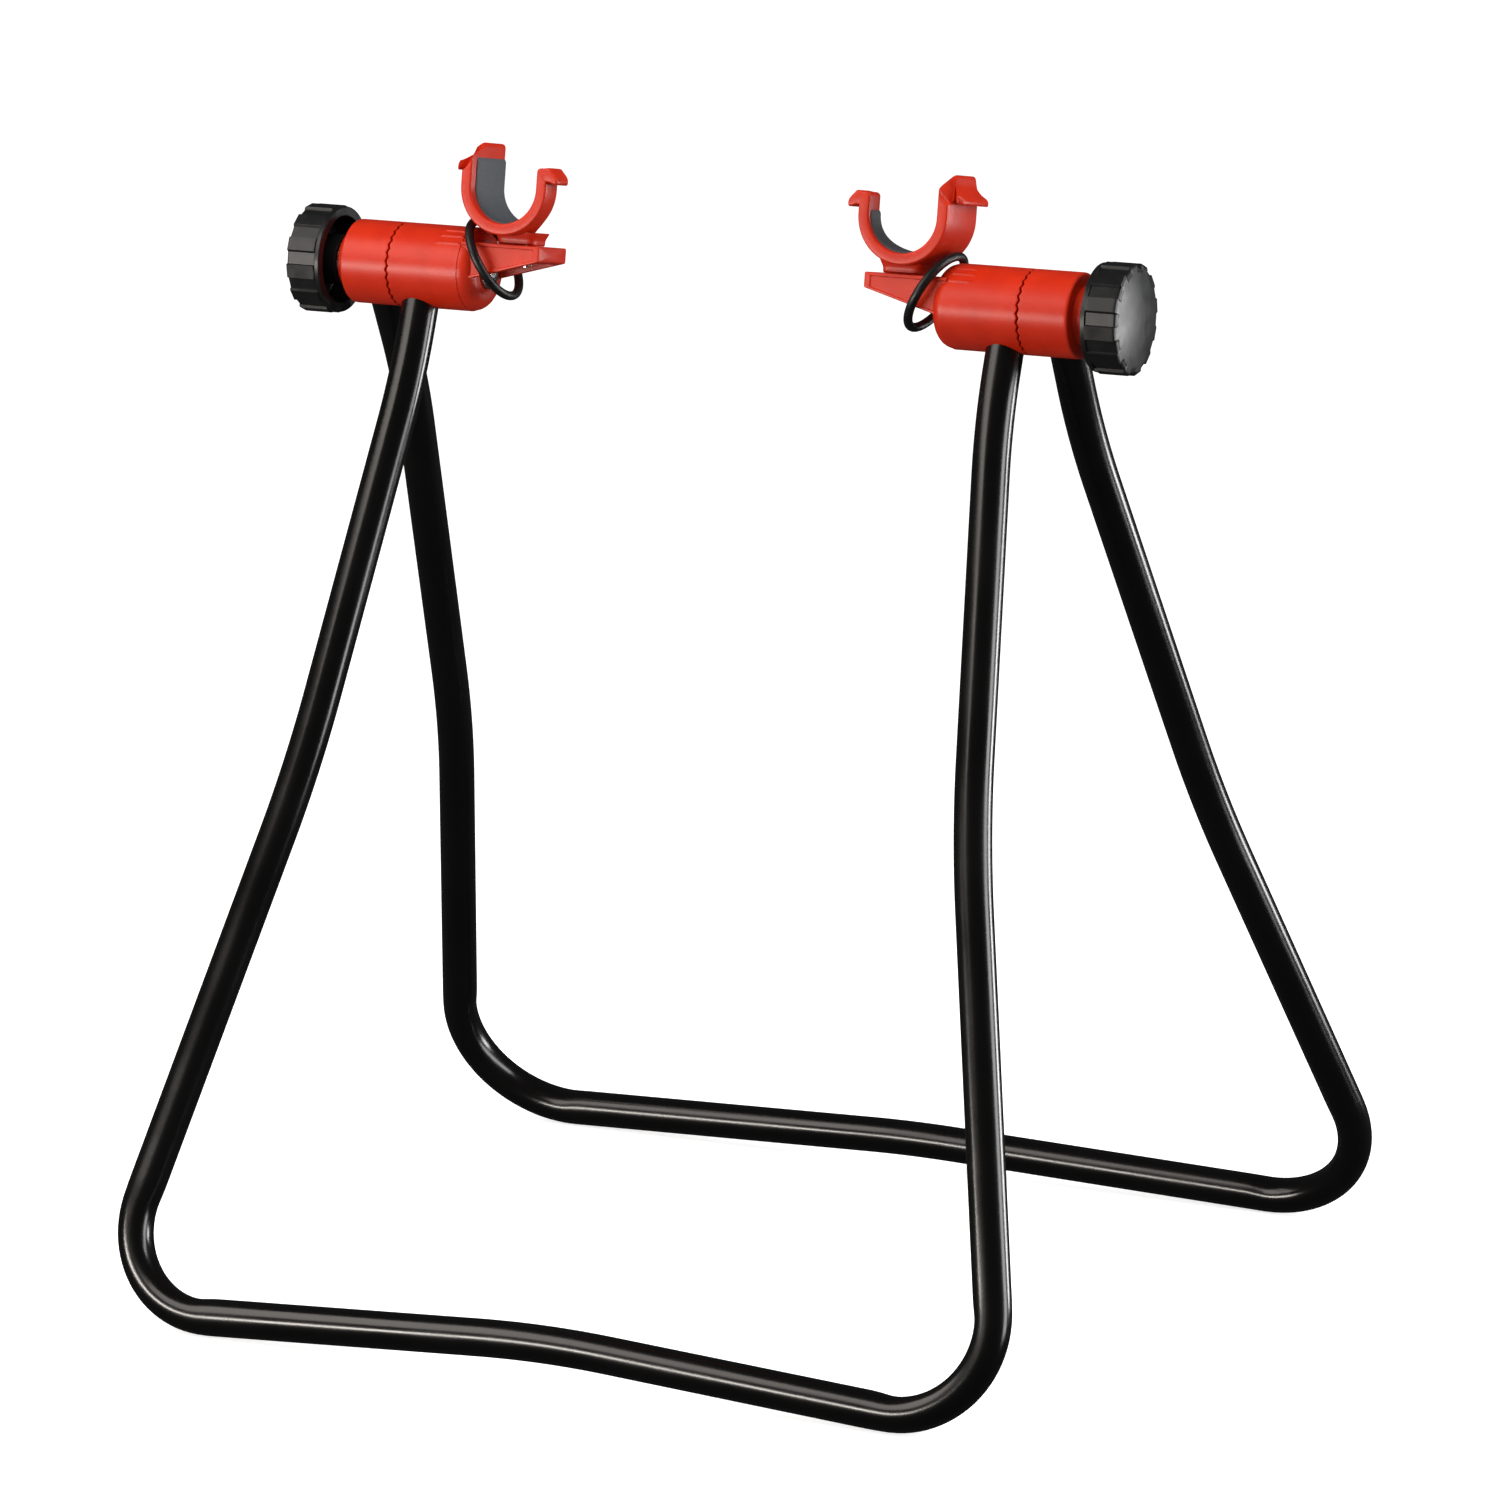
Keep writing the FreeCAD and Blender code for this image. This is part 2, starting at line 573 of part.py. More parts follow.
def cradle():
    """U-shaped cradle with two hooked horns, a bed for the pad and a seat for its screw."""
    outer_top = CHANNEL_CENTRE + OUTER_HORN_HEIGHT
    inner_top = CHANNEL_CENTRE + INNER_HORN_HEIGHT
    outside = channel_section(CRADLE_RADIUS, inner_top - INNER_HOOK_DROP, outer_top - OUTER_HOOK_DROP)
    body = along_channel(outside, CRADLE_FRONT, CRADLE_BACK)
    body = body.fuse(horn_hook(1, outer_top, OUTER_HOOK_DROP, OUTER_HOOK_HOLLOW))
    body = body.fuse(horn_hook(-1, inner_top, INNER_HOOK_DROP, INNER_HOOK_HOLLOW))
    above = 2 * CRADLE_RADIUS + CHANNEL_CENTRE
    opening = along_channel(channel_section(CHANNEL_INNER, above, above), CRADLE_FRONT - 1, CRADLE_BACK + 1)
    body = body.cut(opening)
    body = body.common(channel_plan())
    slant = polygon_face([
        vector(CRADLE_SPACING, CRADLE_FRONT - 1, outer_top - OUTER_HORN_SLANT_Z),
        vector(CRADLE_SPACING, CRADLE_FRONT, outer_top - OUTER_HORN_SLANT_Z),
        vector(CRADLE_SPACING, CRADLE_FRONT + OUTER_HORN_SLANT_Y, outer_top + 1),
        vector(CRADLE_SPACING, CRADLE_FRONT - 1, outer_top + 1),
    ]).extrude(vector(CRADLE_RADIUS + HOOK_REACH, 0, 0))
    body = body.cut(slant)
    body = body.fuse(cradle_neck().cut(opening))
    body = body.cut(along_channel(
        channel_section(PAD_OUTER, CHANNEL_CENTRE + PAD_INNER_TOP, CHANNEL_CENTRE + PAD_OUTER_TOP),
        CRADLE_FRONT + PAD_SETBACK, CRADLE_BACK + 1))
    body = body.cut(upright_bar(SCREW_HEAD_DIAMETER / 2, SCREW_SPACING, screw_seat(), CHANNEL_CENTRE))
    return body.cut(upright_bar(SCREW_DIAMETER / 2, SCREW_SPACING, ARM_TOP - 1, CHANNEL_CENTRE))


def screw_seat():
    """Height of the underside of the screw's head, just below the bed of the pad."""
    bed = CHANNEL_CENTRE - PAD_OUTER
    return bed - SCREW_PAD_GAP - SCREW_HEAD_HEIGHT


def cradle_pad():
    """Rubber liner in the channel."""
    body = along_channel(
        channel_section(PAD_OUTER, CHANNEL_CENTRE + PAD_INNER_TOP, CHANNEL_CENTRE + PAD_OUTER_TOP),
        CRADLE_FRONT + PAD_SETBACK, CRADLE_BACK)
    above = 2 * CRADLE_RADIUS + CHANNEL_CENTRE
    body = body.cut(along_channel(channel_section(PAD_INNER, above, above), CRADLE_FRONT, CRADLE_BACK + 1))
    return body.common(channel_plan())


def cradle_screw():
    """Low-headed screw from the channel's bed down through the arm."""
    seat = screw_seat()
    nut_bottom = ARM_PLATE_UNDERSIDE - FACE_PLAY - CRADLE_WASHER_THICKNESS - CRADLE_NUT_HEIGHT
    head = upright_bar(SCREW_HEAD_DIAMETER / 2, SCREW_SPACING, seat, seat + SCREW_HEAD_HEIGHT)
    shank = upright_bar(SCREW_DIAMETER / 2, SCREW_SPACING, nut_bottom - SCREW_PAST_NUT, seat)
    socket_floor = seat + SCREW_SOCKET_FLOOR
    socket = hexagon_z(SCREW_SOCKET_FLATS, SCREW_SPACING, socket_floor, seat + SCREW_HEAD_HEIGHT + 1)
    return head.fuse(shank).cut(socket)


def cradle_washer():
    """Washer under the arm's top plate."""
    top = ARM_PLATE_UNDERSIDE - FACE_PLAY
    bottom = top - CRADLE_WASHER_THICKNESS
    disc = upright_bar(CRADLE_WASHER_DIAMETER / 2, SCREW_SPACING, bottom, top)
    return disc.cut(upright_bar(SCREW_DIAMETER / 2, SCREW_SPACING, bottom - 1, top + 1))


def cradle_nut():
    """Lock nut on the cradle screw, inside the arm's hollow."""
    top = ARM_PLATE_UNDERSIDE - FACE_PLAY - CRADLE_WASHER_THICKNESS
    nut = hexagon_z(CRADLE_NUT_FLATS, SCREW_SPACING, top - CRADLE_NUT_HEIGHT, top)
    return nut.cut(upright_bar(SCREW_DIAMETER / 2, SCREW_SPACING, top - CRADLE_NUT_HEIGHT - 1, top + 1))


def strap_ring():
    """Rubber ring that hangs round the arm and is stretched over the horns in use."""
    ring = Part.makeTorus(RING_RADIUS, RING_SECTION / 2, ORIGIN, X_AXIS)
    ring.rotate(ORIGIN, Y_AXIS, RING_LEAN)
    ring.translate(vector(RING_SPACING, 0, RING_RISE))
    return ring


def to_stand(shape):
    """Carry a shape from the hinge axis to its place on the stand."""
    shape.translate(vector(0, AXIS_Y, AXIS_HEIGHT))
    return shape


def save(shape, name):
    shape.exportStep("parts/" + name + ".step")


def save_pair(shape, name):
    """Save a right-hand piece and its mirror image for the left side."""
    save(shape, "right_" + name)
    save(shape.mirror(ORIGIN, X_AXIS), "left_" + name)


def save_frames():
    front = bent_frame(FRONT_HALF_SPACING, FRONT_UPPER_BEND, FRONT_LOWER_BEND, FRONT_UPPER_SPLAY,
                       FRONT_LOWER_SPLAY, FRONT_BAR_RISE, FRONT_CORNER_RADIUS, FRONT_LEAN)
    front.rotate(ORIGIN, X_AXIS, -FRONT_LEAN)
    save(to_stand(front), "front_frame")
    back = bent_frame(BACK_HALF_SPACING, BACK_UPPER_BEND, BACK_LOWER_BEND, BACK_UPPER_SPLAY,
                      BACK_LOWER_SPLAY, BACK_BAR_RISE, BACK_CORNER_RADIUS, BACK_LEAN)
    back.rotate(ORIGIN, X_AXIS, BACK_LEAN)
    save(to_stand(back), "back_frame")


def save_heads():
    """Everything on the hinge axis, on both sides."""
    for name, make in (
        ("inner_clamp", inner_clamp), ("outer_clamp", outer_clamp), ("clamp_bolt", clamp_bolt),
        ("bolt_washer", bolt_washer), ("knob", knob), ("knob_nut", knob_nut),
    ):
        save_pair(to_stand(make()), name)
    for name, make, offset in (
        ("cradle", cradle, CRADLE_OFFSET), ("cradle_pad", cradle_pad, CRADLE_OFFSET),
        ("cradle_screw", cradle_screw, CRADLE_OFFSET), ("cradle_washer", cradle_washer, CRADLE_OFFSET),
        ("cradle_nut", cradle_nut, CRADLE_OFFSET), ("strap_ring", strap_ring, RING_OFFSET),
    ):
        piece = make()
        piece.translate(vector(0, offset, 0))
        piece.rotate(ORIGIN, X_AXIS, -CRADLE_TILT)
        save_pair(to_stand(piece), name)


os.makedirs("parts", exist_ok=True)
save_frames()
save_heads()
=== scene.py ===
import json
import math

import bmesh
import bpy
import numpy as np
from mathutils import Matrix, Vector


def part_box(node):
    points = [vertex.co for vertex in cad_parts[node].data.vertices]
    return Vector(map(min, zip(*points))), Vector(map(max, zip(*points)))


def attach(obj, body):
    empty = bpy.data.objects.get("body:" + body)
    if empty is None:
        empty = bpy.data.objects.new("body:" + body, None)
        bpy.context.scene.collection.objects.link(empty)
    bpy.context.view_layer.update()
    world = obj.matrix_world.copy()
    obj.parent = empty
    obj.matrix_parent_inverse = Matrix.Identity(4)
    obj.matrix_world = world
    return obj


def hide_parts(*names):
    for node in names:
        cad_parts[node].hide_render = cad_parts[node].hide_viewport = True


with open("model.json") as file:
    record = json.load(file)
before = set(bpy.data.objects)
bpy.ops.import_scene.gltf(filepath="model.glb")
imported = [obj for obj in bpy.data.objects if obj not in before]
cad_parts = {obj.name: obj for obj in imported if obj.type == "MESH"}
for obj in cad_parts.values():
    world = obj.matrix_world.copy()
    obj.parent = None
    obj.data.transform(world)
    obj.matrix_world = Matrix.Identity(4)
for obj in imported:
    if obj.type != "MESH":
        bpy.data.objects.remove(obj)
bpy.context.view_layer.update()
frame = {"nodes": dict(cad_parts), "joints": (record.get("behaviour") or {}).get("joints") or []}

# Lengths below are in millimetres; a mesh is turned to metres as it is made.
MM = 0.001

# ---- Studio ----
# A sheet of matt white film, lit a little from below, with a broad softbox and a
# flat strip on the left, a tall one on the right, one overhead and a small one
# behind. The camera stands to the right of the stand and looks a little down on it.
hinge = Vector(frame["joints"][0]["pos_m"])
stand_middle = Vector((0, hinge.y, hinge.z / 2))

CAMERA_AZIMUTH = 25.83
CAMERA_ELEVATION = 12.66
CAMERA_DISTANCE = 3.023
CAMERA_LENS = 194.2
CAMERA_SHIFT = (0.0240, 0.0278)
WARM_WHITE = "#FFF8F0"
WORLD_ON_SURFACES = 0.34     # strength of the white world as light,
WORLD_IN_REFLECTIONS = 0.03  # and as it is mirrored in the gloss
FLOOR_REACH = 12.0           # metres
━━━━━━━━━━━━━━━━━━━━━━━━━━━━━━
◆ TASK DETAILS
From the listing above, output exactly the run of lines that starts with the line containing "for name, make, offset" and ends with the line containing "record = json.load(file)".

◆ WORKED SOLUTION
    for name, make, offset in (
        ("cradle", cradle, CRADLE_OFFSET), ("cradle_pad", cradle_pad, CRADLE_OFFSET),
        ("cradle_screw", cradle_screw, CRADLE_OFFSET), ("cradle_washer", cradle_washer, CRADLE_OFFSET),
        ("cradle_nut", cradle_nut, CRADLE_OFFSET), ("strap_ring", strap_ring, RING_OFFSET),
    ):
        piece = make()
        piece.translate(vector(0, offset, 0))
        piece.rotate(ORIGIN, X_AXIS, -CRADLE_TILT)
        save_pair(to_stand(piece), name)


os.makedirs("parts", exist_ok=True)
save_frames()
save_heads()
=== scene.py ===
import json
import math

import bmesh
import bpy
import numpy as np
from mathutils import Matrix, Vector


def part_box(node):
    points = [vertex.co for vertex in cad_parts[node].data.vertices]
    return Vector(map(min, zip(*points))), Vector(map(max, zip(*points)))


def attach(obj, body):
    empty = bpy.data.objects.get("body:" + body)
    if empty is None:
        empty = bpy.data.objects.new("body:" + body, None)
        bpy.context.scene.collection.objects.link(empty)
    bpy.context.view_layer.update()
    world = obj.matrix_world.copy()
    obj.parent = empty
    obj.matrix_parent_inverse = Matrix.Identity(4)
    obj.matrix_world = world
    return obj


def hide_parts(*names):
    for node in names:
        cad_parts[node].hide_render = cad_parts[node].hide_viewport = True


with open("model.json") as file:
    record = json.load(file)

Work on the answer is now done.